The sound is difficult to describe, but one knowledgeable person I asked replied that it was a full volume DC offset spike. Is this the actual technical term? If so (or not) is there a way to prevent it in the future (besides being really, really, careful?) Electrical problem? The set was directly connected to a wall socket.

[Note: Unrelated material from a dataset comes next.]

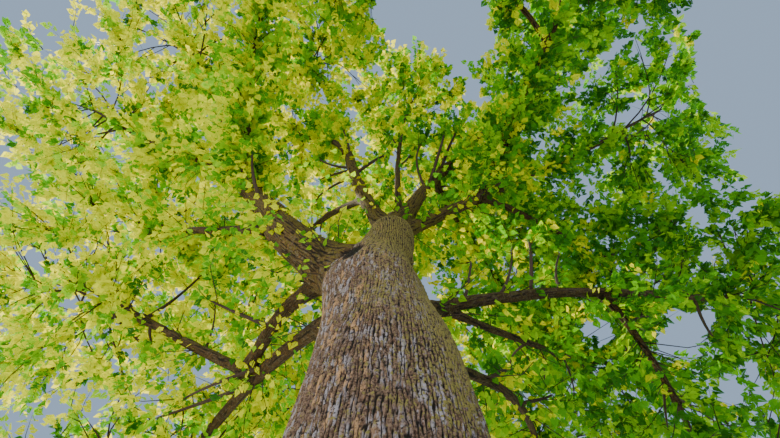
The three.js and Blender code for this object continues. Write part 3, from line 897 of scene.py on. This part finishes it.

However, the other is full of power bars connected to a computer, two routers, three monitors, and an external HDD. 

Regards.
 
Mar 24, 2015 at 4:11 PM Post #3 of 4
Most solid state amps do not like to be "hot-plugged"... In other words power down completely before unplugging anything and conversely power up only after plugging in everything.
 
Could have been either a burst of AC or DC that cooked it, hard to say.
 
Strangely my cousin-in laws PC sound system does the same thing.  It goes CRAZY into weird thumps, pops and goes BOOM when RCA level plugs are disconnected.  One time he had a faulty RCA cable and it was intermittent contact between his sound card line out and the speaker/subwoofer amp.  All of a sudden the sub-sattelite system GOES CRAZY... Thumping and pulsing like it had a mind of its own.  It was LOUD too, whole back of his house was shaking.  The kids had paused their gaming session for lunch and everyone in the house was like What!!!??  Strange.
 
Mar 24, 2015 at 6:53 PM Post #4 of 4
Asked everywhere else, and the sole advice I keep receiving is to be extra careful when plugging and unplugging. At least I asked an electrician, and it's not an electric problem with the house. Thanks all nonetheless.